Entre as novas práticas para construir conexões no ambiente remoto, Almeida destaca duas ideias: a primeira são as reuniões semanais de check-in, em que cada membro da equipe fala um pouco sobre o andamento de seus projetos e compartilha um fato pessoal. “É interessante começar com uma pergunta quebra-gelo, algo leve, que ajude os colegas a se conhecerem fora do contexto profissional,” sugere. Essa abordagem não só facilita a interação, como também cria empatia.
Outra prática indicada pelo professor é o “café virtual”, em que pares de colegas são sorteados para conversas informais de 15 a 30 minutos. “Esses encontros promovem uma interação casual e ampliam a rede de apoio. Na liderança adaptativa, essas conexões informais fortalecem o senso de pertencimento e criam uma cultura de cooperação”, explica.

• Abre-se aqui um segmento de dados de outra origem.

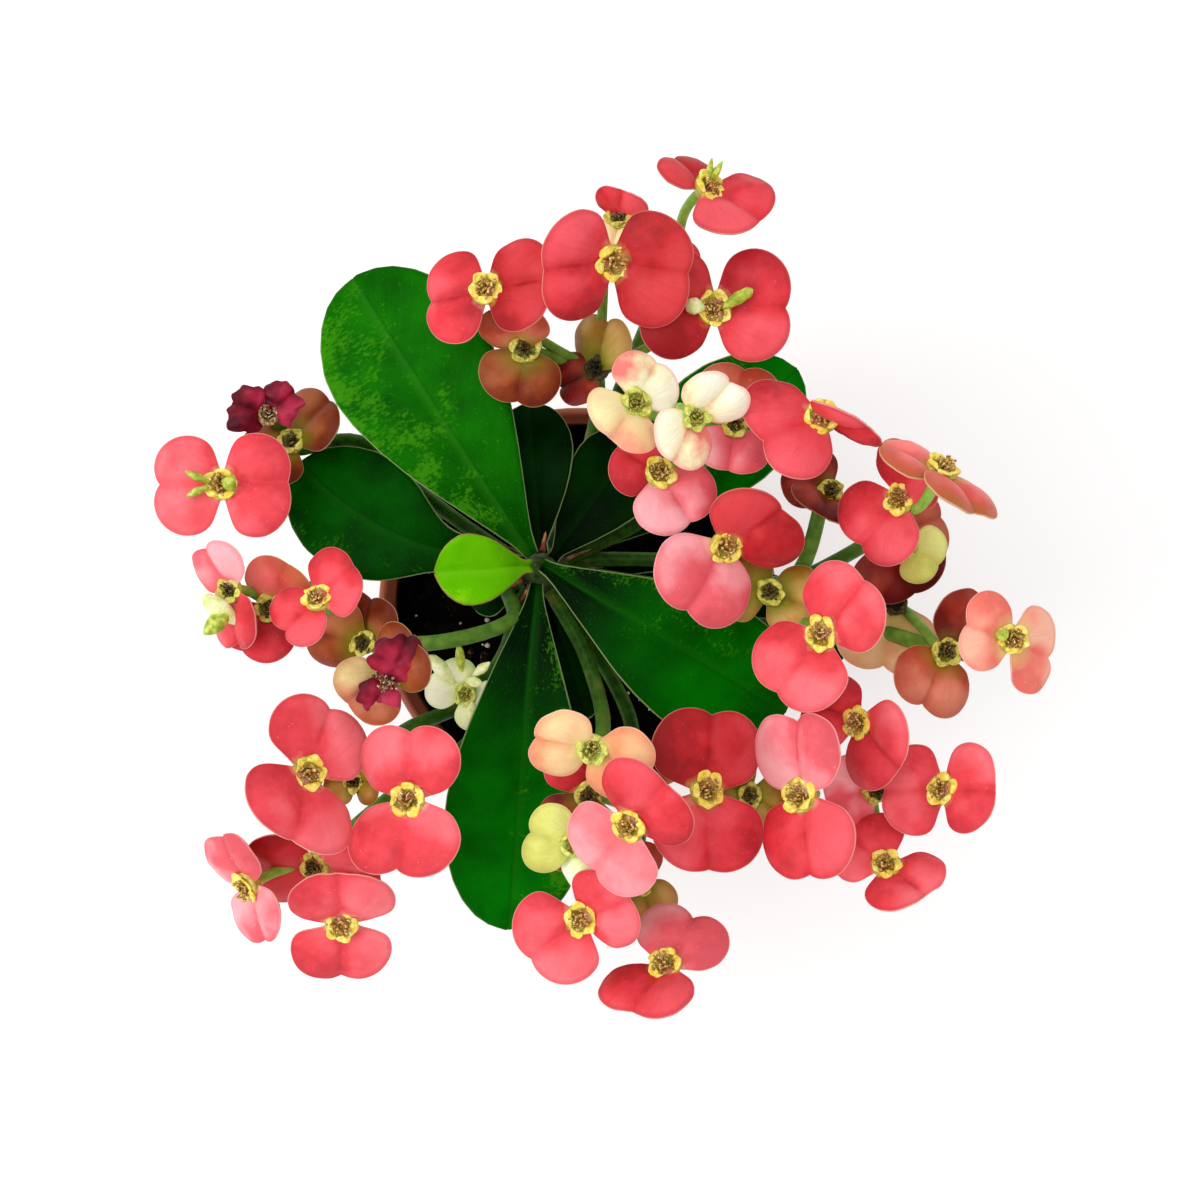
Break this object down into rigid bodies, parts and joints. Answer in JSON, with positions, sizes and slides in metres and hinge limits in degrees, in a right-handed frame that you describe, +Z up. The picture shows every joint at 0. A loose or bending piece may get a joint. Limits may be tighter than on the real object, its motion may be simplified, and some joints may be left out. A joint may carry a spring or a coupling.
{
  "type": "potted crown of thorns plant",
  "caption": "Flowering crown of thorns in a round nursery pot: spiny stem, rosette of broad leaves and branched trusses of two-bracted coral flower heads.",
  "frame": {"origin": "middle of the pot's flat underside, on the surface that it stands on", "axes": "+Z up; +X to the right and +Y to the top of the plant as seen from straight above"},
  "size_m": [0.247, 0.2267, 0.2546],
  "materials": {
    "pot_plastic": "satin",
    "potting_mix": "matte",
    "bark": "matte",
    "stalk": "satin",
    "leaf": "satin",
    "young_leaf": "satin",
    "bract": "satin",
    "pale_bract": "satin"
  },
  "bodies": {
    "root": {"pot": "pot_plastic", "potting_soil": "potting_mix", "main_stem": "bark", "leaf_back_left_large": "leaf", "leaf_left": "leaf", "leaf_young": "young_leaf", "leaf_back": "leaf", "leaf_back_right_short": "leaf", "leaf_right_large": "leaf", "leaf_front_large": "leaf", "leaf_front_narrow": "leaf", "leaf_left_under": "leaf", "leaf_back_right_large": "leaf", "leaf_right_under": "leaf", "flower_stalk_left_low": "stalk", "flower_stalk_left": "stalk", "flower_stalk_left_far": "stalk", "flower_stalk_left_young": "stalk", "flower_stalk_front_left": "stalk", "flower_stalk_front_left_low": "stalk", "flower_stalk_front": "stalk", "flower_stalk_front_low": "stalk", "flower_stalk_front_centre": "stalk", "flower_stalk_front_right": "stalk", "flower_stalk_right": "stalk", "flower_stalk_right_back": "stalk", "flower_stalk_centre_right": "stalk", "flower_stalk_back_right": "stalk", "flower_stalk_back_centre": "stalk", "flower_stalk_back": "stalk", "flower_stalk_back_far": "stalk", "flower_left_1": "bract", "flower_left_2": "bract", "flower_left_3": "bract", "flower_front_left_1": "bract", "flower_front_left_2": "bract", "flower_front_left_3": "bract", "flower_front_left_4": "bract", "flower_front_1": "pale_bract", "flower_front_2": "bract", "flower_front_3": "bract", "flower_front_4": "bract", "flower_front_5": "bract", "flower_front_right_1": "bract", "flower_front_right_2": "bract", "flower_front_right_3": "bract", "flower_front_right_4": "bract", "flower_right_1": "bract", "flower_right_2": "bract", "flower_right_3": "bract", "flower_right_4": "bract", "flower_centre_1": "bract", "flower_centre_2": "pale_bract", "flower_centre_3": "pale_bract", "flower_centre_4": "bract", "flower_back_right_1": "bract", "flower_back_1": "bract", "flower_back_2": "bract", "flower_back_3": "bract", "flower_back_4": "bract"}
  },
  "joints": []
}
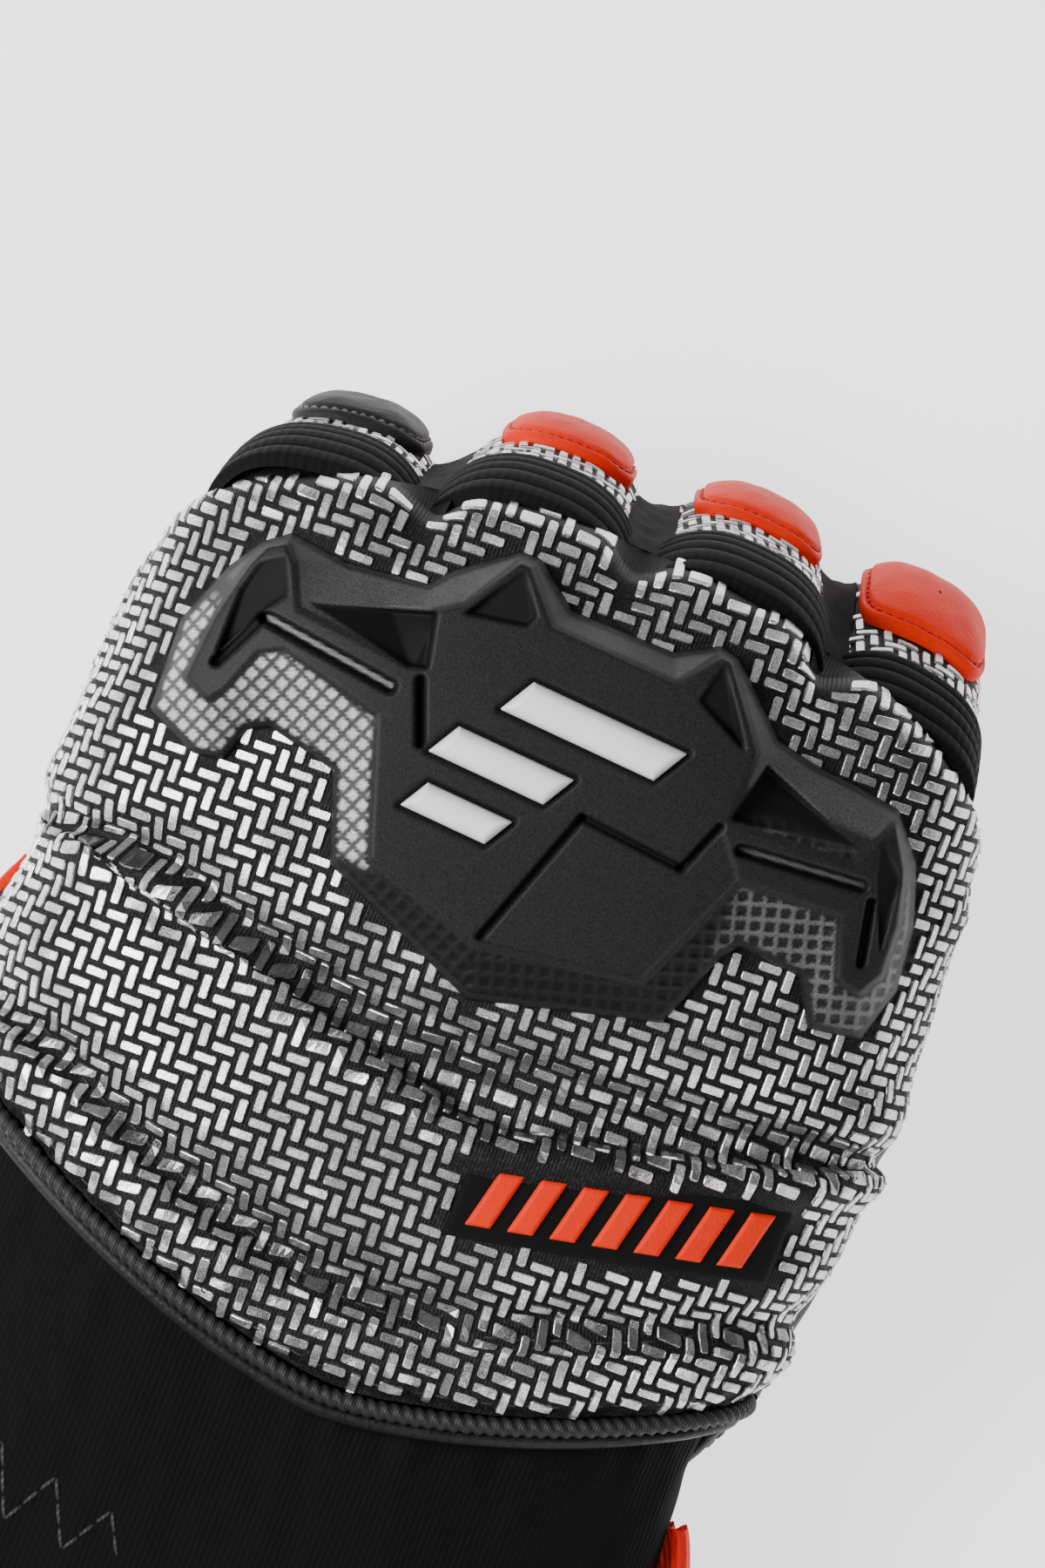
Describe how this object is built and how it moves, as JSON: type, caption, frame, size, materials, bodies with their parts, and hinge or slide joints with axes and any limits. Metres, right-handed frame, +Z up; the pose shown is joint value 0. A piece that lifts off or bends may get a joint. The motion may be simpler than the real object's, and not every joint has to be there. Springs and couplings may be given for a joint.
{
  "type": "ski racing glove",
  "caption": "Right-hand ski racing glove, curled, with a moulded knuckle guard, padded finger pads, block-print back and a stretch cuff.",
  "frame": {"origin": "centre of the footprint of the glove's bounding box, on the surface it rests on", "axes": "+X towards the little finger, +Y from the wrist to the fingers, +Z up out of the back of the hand"},
  "size_m": [0.1204, 0.1862, 0.0871],
  "materials": {
    "back_cloth": "black cloth with raised silver blocks in a herringbone",
    "leather": "black goat leather, fine grain",
    "stretch": "black stretch knit",
    "dark_pad": "dark grey padded leather",
    "orange_pad": "fluorescent red-orange, stitched edge",
    "guard": "matt black moulded plastic with a fine grain",
    "white": "white moulded inlay",
    "orange_print": "raised orange transfer"
  },
  "bodies": {
    "root": {"hand_back": "back_cloth", "palm": "leather", "finger_index_back": "back_cloth", "finger_index_front": "leather", "finger_middle_back": "back_cloth", "finger_middle_front": "leather", "finger_ring_back": "back_cloth", "finger_ring_front": "leather", "finger_little_back": "back_cloth", "finger_little_front": "leather", "band_index": "stretch", "pad_index": "dark_pad", "band_middle": "stretch", "pad_middle": "orange_pad", "band_ring": "stretch", "pad_ring": "orange_pad", "band_little": "stretch", "pad_little": "orange_pad", "thumb": "leather", "thumb_trim": "orange_pad", "cuff": "stretch", "piping": "stretch", "pull_tab": "orange_pad", "knuckle_guard": "guard", "guard_stripe_1": "white", "guard_stripe_2": "white", "guard_stripe_3": "white", "badge_base": "stretch", "badge_bar_1": "orange_print", "badge_bar_2": "orange_print", "badge_bar_3": "orange_print", "badge_bar_4": "orange_print", "badge_bar_5": "orange_print", "badge_bar_6": "orange_print", "badge_bar_7": "orange_print"}
  },
  "joints": []
}
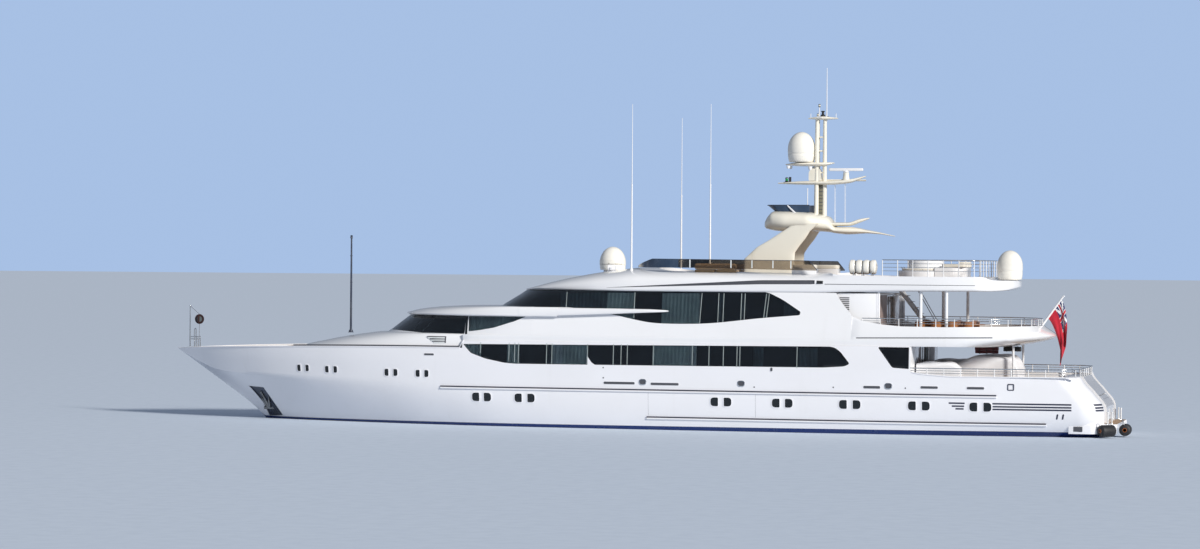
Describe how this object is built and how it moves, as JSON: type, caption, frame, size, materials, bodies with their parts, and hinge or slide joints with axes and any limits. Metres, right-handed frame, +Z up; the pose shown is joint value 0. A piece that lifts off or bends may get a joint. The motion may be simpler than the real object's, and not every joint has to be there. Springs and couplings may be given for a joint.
{
  "type": "motor yacht, 1:2 scale model",
  "caption": "Tri-deck displacement motor yacht afloat, with raised bow, raked wheelhouse, open aft decks, mast arch with domes, stern stairs and swim platform.",
  "frame": {"origin": "on the waterline, amidships on the centre line", "axes": "+X towards the bow, +Y to port, +Z up"},
  "size_m": [25.3403, 4.7224, 10.446],
  "materials": {
    "hull_paint": "high-gloss white yacht paint over steel",
    "house_paint": "gloss white paint over aluminium",
    "mast_paint": "satin cream paint",
    "dome_shell": "satin off-white composite",
    "tinted_glass": "polished dark tinted glass",
    "stainless": "polished stainless steel",
    "dark_steel": "dark semi-gloss paint",
    "bottom_paint": "matt blue bottom paint",
    "bronze": "polished propeller bronze",
    "varnished_white": "gloss white",
    "flag_cloth": "woven red bunting",
    "canvas": "matt off-white cover cloth",
    "teak": "oiled teak",
    "black_rubber": "matt black rubber"
  },
  "bodies": {
    "yacht": {"hull": "hull_paint", "bow": "hull_paint", "topside_port": "hull_paint", "topside_starboard": "hull_paint", "main_window_port": "tinted_glass", "main_window_starboard": "tinted_glass", "aft_light_port": "tinted_glass", "aft_light_starboard": "tinted_glass", "saloon_bulkhead": "house_paint", "foredeck_trunk": "house_paint", "upper_deck": "house_paint", "forward_cabin": "house_paint", "cabin_windows": "tinted_glass", "cabin_leaf_port": "tinted_glass", "cabin_leaf_starboard": "tinted_glass", "visor": "house_paint", "upper_side_port": "house_paint", "upper_side_starboard": "house_paint", "upper_windows": "tinted_glass", "lounge_bulkhead": "house_paint", "sundeck": "house_paint", "deck_stair": "house_paint", "sundeck_screen": "tinted_glass", "mast_arch": "mast_paint", "mast_column": "mast_paint", "mast_dome": "dome_shell", "fore_dome": "dome_shell", "stern_dome": "dome_shell", "foremast": "dark_steel", "jackstaff": "dark_steel", "flagstaff": "varnished_white", "flag": "flag_cloth", "life_raft": "dome_shell", "spa_tub": "dome_shell", "dining_table": "teak", "covered_sofa": "canvas", "main_rail": "stainless", "upper_rail": "stainless", "sundeck_rail": "stainless", "engine_port": "dark_steel", "engine_starboard": "dark_steel", "anchor_port": "stainless", "anchor_starboard": "stainless", "fender_port": "black_rubber", "fender_stern": "black_rubber"},
    "port_saloon_door": {"saloon_door_port": "tinted_glass"},
    "starboard_saloon_door": {"saloon_door_starboard": "tinted_glass"},
    "port_lounge_door": {"lounge_door_port": "tinted_glass"},
    "starboard_lounge_door": {"lounge_door_starboard": "tinted_glass"},
    "radar": {"radar_scanner": "dome_shell"},
    "port_propeller": {"propeller_port": "bronze"},
    "starboard_propeller": {"propeller_starboard": "bronze"},
    "port_rudder": {"rudder_port": "bottom_paint"},
    "starboard_rudder": {"rudder_starboard": "bottom_paint"},
    "port_fin": {"fin_port": "bottom_paint"},
    "starboard_fin": {"fin_starboard": "bottom_paint"},
    "stern_door": {"transom_door": "hull_paint"}
  },
  "joints": [
    {"name": "port_saloon_door_slide", "type": "slide", "parent": "yacht", "child": "port_saloon_door", "axis": [0, 1, 0], "range_m": [0, 0.56]},
    {"name": "starboard_saloon_door_slide", "type": "slide", "parent": "yacht", "child": "starboard_saloon_door", "axis": [0, -1, 0], "range_m": [0, 0.56]},
    {"name": "port_lounge_door_slide", "type": "slide", "parent": "yacht", "child": "port_lounge_door", "axis": [0, 1, 0], "range_m": [0, 0.56]},
    {"name": "starboard_lounge_door_slide", "type": "slide", "parent": "yacht", "child": "starboard_lounge_door", "axis": [0, -1, 0], "range_m": [0, 0.56]},
    {"name": "radar_turn", "type": "hinge", "parent": "yacht", "child": "radar", "pos_m": [-5.44, 0, 6.507], "axis": [0, 0, 1], "continuous": true},
    {"name": "port_propeller_turn", "type": "hinge", "parent": "yacht", "child": "port_propeller", "pos_m": [-9.15, 0.9, -0.9], "axis": [1, 0, 0], "continuous": true},
    {"name": "starboard_propeller_turn", "type": "hinge", "parent": "yacht", "child": "starboard_propeller", "pos_m": [-9.15, -0.9, -0.9], "axis": [1, 0, 0], "continuous": true},
    {"name": "port_rudder_turn", "type": "hinge", "parent": "yacht", "child": "port_rudder", "pos_m": [-9.75, 0.9, -0.5], "axis": [0, 0, 1], "range_deg": [-35, 35]},
    {"name": "starboard_rudder_turn", "type": "hinge", "parent": "yacht", "child": "starboard_rudder", "pos_m": [-9.75, -0.9, -0.5], "axis": [0, 0, 1], "range_deg": [-35, 35]},
    {"name": "port_fin_turn", "type": "hinge", "parent": "yacht", "child": "port_fin", "pos_m": [1.2, 1.56, -0.77], "axis": [0, 0.7071, -0.7071], "range_deg": [-20, 20]},
    {"name": "starboard_fin_turn", "type": "hinge", "parent": "yacht", "child": "starboard_fin", "pos_m": [1.2, -1.56, -0.77], "axis": [0, -0.7071, -0.7071], "range_deg": [-20, 20]},
    {"name": "stern_door_lift", "type": "hinge", "parent": "yacht", "child": "stern_door", "pos_m": [-11.918, 0, 1], "axis": [0, 1, 0], "range_deg": [0, 95]}
  ],
  "couplings": [
    {"joint": "starboard_rudder_turn", "follows": "port_rudder_turn", "ratio": 1}
  ]
}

Paulo Almeida adverte para alguns cuidados em relação a valorização e bem-estar dos teletrabalhadores. “O hábito pode limitar a ‘visibilidade’ perante a liderança, as oportunidades de crescimento profissional e a demonstração de habilidades interpessoais. Para muitos, a dedicação remota torna difícil estabelecer limites entre o tempo de trabalho e o pessoal. Isso pode causar a sensação de ‘estar sempre disponível’ e um maior risco de burnout”, nota.
Estratégias realistas alinham bem-estar e produtividade

“Flexibilidade é mais que uma tendência, é um novo pilar das relações profissionais”, resume Paulo Almeida. Para líderes que estão ponderando chamar seus colaboradores de volta ao escritório, o professor recomenda uma avaliação, ou reavaliação, cuidadosa. “A flexibilidade é muito valorizada hoje, e forçar o retorno sem oferecer opções pode aumentar o turnover. Um modelo híbrido, que combina o remoto com encontros presenciais periódicos, é uma boa alternativa para manter a satisfação dos colaboradores e fortalecer a cultura organizacional,” constata.
Uma nova pesquisa, mencionada em reportagem do Valor, da Creditas Benefícios, com 1.347 profissionais em regime CLT no Brasil, aponta que, além do salário, “benefícios melhores”, são priorizados por 70% dos entrevistados e o regime de trabalho a distância por 29%. Mais da metade (53%) considera o custo de deslocamento e alimentação fora de casa e 29% aceitariam ofertas de empregos com a opção de trabalhar em casa. Na amostragem, 77% bate cartão na firma, 13% cumprem jornada híbrida definida pelo empregador, 5% escolhem os dias em que vão ao escritório e 5% estão remotos. Entre os entrevistados, 39% atuam em companhias com mais de 500 funcionários e 20% são de classes A e B.
“Trabalhar de casa permite que as pessoas organizem melhor suas rotinas, o que reduz o estresse e aumenta a satisfação no trabalho. O modelo também reduz custos: colaboradores economizam com transporte e alimentação, enquanto as empresas cortam despesas com aluguel de escritório e manutenção, enumera o professor da FDC. Junto aos ganhos pessoais, ele avalia que a autonomia resulta em mais eficiência e produtividade. “Adaptar os horários de trabalho ao seu pico de produtividade é uma vantagem importante,” exemplifica.